▶ Exercise directions
Your answer should consist solely of the lines from the one with "head_tube();" through the one with "obj.parent = empty", copied exactly, endpoints included.

▶ Materials provided
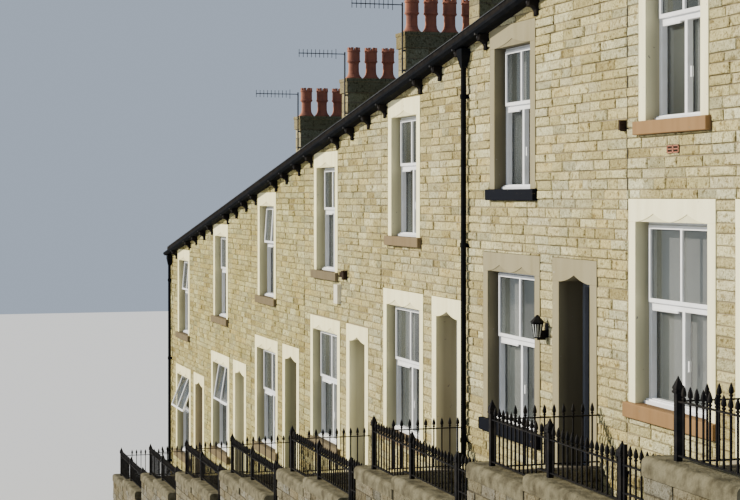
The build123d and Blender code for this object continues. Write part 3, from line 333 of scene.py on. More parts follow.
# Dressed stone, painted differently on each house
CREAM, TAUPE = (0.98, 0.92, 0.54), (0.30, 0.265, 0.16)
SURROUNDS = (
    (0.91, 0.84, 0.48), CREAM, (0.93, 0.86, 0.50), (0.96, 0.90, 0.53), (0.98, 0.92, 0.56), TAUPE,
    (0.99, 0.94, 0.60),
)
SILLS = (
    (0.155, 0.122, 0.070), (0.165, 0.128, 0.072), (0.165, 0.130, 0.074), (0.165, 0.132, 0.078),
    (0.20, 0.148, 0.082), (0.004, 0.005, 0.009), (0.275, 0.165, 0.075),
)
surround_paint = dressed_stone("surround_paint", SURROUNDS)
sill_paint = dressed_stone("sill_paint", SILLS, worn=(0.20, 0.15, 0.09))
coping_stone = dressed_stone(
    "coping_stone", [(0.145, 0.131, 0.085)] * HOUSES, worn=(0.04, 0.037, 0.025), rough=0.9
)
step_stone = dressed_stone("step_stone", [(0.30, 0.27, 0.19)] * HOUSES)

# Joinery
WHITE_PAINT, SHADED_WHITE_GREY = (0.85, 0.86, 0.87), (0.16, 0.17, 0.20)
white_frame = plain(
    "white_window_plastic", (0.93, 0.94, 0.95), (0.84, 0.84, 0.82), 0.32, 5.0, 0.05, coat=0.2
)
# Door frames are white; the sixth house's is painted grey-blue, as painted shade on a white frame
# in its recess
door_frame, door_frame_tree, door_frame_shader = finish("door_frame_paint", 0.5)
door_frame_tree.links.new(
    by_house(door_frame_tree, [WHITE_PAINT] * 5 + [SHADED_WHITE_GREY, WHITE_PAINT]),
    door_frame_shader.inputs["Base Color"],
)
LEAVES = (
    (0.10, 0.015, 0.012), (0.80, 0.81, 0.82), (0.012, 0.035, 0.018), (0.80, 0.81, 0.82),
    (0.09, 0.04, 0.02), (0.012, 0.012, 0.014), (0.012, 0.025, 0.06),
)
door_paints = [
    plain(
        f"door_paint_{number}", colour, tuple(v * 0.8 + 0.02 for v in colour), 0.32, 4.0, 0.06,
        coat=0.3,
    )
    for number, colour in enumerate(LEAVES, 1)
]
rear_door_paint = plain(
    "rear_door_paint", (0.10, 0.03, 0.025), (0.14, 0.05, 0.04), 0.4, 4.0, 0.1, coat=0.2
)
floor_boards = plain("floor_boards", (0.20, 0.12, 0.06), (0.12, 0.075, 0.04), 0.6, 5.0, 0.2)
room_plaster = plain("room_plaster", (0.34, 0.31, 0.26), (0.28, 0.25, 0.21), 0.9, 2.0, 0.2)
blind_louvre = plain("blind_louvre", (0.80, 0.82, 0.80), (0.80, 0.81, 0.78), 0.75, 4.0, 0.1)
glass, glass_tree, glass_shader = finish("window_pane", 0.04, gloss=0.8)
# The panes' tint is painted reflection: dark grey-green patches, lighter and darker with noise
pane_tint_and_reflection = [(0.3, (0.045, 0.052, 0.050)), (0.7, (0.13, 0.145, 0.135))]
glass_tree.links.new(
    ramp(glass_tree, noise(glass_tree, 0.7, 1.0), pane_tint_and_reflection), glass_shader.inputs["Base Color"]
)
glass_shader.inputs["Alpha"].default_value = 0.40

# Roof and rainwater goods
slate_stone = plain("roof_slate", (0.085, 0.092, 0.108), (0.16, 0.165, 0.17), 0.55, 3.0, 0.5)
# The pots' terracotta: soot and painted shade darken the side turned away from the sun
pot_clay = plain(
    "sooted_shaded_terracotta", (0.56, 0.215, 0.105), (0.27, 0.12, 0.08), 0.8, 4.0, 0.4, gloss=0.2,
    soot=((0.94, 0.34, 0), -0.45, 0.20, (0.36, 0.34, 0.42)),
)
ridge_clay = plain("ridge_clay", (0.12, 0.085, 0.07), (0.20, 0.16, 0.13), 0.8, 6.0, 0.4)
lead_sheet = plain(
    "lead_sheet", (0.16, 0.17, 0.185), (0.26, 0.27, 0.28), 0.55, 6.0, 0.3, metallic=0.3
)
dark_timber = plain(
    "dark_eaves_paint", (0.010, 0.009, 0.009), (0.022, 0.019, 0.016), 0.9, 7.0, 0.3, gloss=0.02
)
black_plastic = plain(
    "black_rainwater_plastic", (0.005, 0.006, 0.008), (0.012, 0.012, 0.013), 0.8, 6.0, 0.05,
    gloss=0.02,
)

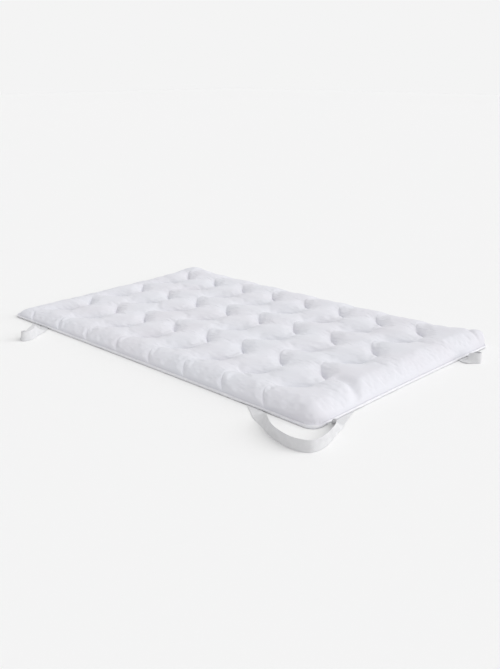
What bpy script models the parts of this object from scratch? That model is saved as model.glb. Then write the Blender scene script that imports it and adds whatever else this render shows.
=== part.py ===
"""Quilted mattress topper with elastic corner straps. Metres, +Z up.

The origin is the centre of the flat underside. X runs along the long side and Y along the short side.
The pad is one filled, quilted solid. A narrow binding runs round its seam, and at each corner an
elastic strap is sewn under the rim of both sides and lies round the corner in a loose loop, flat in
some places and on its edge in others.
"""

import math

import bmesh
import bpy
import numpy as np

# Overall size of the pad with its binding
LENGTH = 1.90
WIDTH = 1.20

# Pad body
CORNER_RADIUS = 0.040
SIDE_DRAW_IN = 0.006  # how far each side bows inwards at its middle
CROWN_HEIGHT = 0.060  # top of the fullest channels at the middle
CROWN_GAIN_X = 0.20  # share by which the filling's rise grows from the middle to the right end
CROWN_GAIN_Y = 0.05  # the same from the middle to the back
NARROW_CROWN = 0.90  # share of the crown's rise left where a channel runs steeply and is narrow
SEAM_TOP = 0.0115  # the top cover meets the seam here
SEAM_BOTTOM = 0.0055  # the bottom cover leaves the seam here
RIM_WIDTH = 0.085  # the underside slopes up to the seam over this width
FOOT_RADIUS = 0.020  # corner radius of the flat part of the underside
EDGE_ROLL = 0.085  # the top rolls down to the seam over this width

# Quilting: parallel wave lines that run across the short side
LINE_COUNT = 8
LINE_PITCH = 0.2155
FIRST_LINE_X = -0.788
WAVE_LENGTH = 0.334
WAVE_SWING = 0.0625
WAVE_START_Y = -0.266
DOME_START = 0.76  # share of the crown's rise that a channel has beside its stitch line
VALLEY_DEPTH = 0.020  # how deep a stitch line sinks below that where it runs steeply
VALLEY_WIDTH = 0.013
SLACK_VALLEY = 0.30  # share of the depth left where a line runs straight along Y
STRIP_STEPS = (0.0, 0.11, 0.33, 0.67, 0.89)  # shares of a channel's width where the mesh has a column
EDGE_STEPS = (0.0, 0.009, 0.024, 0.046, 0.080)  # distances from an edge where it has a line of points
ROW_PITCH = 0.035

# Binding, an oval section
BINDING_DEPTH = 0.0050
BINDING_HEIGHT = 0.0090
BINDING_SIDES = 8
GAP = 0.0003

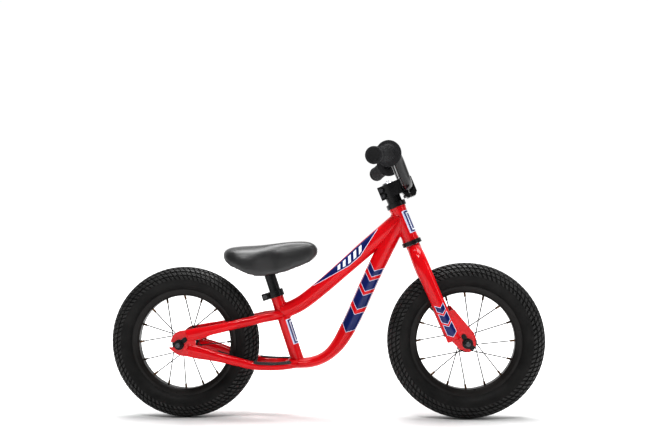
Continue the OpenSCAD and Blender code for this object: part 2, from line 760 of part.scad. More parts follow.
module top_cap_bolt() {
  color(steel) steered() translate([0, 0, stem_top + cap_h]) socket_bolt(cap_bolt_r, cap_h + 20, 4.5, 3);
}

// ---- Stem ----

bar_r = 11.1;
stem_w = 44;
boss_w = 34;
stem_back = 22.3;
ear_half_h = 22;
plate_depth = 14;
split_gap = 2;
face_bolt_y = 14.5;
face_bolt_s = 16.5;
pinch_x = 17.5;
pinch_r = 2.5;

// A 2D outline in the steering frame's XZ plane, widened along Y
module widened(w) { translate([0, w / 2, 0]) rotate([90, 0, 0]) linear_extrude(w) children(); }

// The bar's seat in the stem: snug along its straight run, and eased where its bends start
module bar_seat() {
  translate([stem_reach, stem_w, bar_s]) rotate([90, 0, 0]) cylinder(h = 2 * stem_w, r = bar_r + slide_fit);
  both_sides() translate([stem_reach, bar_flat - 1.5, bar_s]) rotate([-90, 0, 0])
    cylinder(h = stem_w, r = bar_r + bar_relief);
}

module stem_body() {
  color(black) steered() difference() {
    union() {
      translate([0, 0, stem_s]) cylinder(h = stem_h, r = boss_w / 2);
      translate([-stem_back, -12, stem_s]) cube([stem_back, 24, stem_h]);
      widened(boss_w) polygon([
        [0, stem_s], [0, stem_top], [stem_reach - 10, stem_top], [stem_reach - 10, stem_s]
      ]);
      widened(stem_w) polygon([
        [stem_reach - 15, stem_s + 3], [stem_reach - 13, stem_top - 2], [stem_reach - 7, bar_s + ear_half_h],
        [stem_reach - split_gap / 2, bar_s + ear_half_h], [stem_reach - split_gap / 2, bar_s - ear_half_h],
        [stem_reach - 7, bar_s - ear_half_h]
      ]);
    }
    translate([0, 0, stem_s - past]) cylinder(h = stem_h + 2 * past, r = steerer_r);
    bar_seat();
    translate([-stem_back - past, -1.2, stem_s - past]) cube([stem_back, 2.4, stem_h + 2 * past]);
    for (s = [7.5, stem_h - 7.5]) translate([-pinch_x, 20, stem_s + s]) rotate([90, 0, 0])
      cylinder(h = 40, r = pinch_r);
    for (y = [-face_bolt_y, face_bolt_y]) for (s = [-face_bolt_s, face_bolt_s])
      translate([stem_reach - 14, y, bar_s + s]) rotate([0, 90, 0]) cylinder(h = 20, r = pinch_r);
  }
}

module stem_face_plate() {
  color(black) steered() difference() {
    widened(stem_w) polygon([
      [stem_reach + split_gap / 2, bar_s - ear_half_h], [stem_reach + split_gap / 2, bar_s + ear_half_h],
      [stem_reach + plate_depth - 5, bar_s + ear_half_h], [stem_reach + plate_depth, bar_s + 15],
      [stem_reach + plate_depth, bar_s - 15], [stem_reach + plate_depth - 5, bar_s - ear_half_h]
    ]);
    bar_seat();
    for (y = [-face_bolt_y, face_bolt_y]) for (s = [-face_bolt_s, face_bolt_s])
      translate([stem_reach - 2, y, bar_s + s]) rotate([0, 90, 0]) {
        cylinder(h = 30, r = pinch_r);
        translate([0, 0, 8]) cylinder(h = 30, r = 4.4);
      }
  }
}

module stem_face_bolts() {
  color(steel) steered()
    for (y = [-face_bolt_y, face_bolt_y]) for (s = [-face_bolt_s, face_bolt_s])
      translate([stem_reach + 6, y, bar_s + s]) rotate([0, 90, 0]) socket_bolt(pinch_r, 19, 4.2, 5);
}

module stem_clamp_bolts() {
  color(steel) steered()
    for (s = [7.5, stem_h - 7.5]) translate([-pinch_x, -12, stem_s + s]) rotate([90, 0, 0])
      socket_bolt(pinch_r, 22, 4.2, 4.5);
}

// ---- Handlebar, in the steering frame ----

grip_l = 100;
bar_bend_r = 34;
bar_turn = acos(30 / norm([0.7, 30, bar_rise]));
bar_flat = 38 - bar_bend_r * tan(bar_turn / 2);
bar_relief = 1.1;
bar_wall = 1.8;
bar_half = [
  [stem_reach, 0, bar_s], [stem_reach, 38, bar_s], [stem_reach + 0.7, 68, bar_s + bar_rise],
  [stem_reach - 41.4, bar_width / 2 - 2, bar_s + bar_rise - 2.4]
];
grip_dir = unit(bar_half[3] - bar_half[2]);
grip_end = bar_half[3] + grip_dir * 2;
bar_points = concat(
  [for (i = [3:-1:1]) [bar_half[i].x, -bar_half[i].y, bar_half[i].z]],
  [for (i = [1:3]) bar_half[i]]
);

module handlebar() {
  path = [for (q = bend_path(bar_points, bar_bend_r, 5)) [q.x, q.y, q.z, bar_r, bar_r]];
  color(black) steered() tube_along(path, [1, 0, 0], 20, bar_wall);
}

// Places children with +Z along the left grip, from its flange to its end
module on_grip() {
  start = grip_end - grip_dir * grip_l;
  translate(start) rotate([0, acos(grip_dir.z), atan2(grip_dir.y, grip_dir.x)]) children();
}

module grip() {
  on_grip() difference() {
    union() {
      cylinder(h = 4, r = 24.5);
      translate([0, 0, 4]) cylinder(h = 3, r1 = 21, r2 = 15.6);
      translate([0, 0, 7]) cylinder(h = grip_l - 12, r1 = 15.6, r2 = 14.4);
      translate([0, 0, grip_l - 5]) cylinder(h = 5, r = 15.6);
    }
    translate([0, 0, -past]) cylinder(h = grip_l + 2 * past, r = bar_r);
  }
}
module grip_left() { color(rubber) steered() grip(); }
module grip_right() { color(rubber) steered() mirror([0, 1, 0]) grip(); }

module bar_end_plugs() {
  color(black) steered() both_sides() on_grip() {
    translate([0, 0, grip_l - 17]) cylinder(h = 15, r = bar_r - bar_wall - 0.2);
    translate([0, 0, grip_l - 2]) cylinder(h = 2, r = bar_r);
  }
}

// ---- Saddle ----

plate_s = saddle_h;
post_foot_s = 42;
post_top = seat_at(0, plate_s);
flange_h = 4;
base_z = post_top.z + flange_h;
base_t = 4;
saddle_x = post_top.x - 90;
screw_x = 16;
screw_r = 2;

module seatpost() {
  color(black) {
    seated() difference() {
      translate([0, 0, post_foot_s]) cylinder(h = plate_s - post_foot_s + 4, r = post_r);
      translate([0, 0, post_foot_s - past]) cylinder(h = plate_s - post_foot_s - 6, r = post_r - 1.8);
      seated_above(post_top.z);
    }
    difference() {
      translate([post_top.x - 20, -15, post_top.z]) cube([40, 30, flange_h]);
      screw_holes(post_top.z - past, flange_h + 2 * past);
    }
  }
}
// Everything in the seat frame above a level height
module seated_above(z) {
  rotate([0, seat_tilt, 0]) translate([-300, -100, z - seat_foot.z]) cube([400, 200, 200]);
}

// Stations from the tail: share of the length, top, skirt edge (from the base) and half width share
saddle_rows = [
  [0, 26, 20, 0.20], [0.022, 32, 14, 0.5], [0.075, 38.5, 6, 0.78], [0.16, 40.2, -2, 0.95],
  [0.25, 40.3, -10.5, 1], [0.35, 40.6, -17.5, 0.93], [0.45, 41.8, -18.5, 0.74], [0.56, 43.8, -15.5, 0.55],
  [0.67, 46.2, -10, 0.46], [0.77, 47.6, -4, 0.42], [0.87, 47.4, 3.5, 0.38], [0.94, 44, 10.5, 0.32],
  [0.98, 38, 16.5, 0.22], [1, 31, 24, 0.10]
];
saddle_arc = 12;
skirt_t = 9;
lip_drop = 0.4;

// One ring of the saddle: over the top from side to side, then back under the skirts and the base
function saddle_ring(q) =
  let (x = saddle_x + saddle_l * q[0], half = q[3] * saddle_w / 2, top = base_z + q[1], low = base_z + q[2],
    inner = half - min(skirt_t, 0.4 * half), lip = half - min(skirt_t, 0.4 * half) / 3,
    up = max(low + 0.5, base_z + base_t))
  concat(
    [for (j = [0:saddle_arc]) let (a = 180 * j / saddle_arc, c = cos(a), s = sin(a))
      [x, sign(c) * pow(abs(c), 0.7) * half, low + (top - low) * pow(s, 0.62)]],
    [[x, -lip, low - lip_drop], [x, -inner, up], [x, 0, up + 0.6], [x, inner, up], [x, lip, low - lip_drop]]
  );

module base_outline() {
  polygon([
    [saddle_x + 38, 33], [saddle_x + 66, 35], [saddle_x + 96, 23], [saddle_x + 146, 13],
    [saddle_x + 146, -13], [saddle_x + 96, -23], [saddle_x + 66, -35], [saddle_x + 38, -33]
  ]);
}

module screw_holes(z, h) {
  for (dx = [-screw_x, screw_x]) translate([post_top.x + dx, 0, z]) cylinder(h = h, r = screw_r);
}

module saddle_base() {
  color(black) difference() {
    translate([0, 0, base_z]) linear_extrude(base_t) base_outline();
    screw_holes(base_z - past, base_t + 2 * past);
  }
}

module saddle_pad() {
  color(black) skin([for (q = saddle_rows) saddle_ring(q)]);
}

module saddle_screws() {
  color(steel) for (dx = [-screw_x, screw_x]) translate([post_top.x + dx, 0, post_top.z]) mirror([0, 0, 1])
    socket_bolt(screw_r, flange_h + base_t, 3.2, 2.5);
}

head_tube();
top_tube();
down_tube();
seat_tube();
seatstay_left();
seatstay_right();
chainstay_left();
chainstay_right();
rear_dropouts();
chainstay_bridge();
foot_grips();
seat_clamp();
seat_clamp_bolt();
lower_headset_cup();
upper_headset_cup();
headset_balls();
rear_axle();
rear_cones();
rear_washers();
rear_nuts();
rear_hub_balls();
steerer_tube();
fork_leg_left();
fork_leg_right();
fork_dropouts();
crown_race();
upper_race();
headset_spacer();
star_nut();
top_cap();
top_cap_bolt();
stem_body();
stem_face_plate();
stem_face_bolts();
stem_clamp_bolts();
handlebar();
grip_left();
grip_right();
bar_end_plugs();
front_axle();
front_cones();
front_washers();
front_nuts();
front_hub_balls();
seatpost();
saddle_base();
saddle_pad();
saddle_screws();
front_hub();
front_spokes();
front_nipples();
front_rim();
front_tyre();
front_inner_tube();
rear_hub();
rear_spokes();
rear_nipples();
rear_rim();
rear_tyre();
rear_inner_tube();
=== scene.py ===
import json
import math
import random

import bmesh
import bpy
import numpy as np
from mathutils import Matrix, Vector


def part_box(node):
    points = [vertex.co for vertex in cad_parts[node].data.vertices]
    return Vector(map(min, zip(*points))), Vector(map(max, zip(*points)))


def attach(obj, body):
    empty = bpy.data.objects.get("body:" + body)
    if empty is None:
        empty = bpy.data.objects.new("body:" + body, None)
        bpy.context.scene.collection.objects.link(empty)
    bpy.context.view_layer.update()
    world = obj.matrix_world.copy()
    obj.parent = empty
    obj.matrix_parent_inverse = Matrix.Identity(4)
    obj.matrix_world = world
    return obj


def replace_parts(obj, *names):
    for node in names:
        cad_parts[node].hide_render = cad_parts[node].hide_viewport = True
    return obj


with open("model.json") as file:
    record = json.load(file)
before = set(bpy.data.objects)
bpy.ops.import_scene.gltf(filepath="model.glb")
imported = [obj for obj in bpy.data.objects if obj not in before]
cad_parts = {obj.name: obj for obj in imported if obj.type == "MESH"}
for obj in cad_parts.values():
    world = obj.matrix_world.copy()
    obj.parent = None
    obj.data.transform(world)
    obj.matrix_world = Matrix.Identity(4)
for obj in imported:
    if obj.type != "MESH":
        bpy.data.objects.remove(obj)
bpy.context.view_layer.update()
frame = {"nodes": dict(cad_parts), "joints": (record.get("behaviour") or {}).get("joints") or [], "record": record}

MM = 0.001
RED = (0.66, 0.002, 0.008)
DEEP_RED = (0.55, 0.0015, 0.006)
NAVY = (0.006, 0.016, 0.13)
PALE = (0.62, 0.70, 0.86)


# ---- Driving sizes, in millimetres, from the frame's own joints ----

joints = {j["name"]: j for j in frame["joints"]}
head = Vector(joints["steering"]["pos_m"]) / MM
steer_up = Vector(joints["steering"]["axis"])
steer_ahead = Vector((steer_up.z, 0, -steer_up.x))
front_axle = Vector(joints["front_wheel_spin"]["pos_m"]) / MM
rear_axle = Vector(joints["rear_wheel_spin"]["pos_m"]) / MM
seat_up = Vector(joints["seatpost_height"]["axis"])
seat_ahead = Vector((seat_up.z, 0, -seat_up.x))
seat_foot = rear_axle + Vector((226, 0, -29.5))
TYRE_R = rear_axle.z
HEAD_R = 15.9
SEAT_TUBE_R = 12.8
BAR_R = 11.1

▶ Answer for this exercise
head_tube();
top_tube();
down_tube();
seat_tube();
seatstay_left();
seatstay_right();
chainstay_left();
chainstay_right();
rear_dropouts();
chainstay_bridge();
foot_grips();
seat_clamp();
seat_clamp_bolt();
lower_headset_cup();
upper_headset_cup();
headset_balls();
rear_axle();
rear_cones();
rear_washers();
rear_nuts();
rear_hub_balls();
steerer_tube();
fork_leg_left();
fork_leg_right();
fork_dropouts();
crown_race();
upper_race();
headset_spacer();
star_nut();
top_cap();
top_cap_bolt();
stem_body();
stem_face_plate();
stem_face_bolts();
stem_clamp_bolts();
handlebar();
grip_left();
grip_right();
bar_end_plugs();
front_axle();
front_cones();
front_washers();
front_nuts();
front_hub_balls();
seatpost();
saddle_base();
saddle_pad();
saddle_screws();
front_hub();
front_spokes();
front_nipples();
front_rim();
front_tyre();
front_inner_tube();
rear_hub();
rear_spokes();
rear_nipples();
rear_rim();
rear_tyre();
rear_inner_tube();
=== scene.py ===
import json
import math
import random

import bmesh
import bpy
import numpy as np
from mathutils import Matrix, Vector


def part_box(node):
    points = [vertex.co for vertex in cad_parts[node].data.vertices]
    return Vector(map(min, zip(*points))), Vector(map(max, zip(*points)))


def attach(obj, body):
    empty = bpy.data.objects.get("body:" + body)
    if empty is None:
        empty = bpy.data.objects.new("body:" + body, None)
        bpy.context.scene.collection.objects.link(empty)
    bpy.context.view_layer.update()
    world = obj.matrix_world.copy()
    obj.parent = empty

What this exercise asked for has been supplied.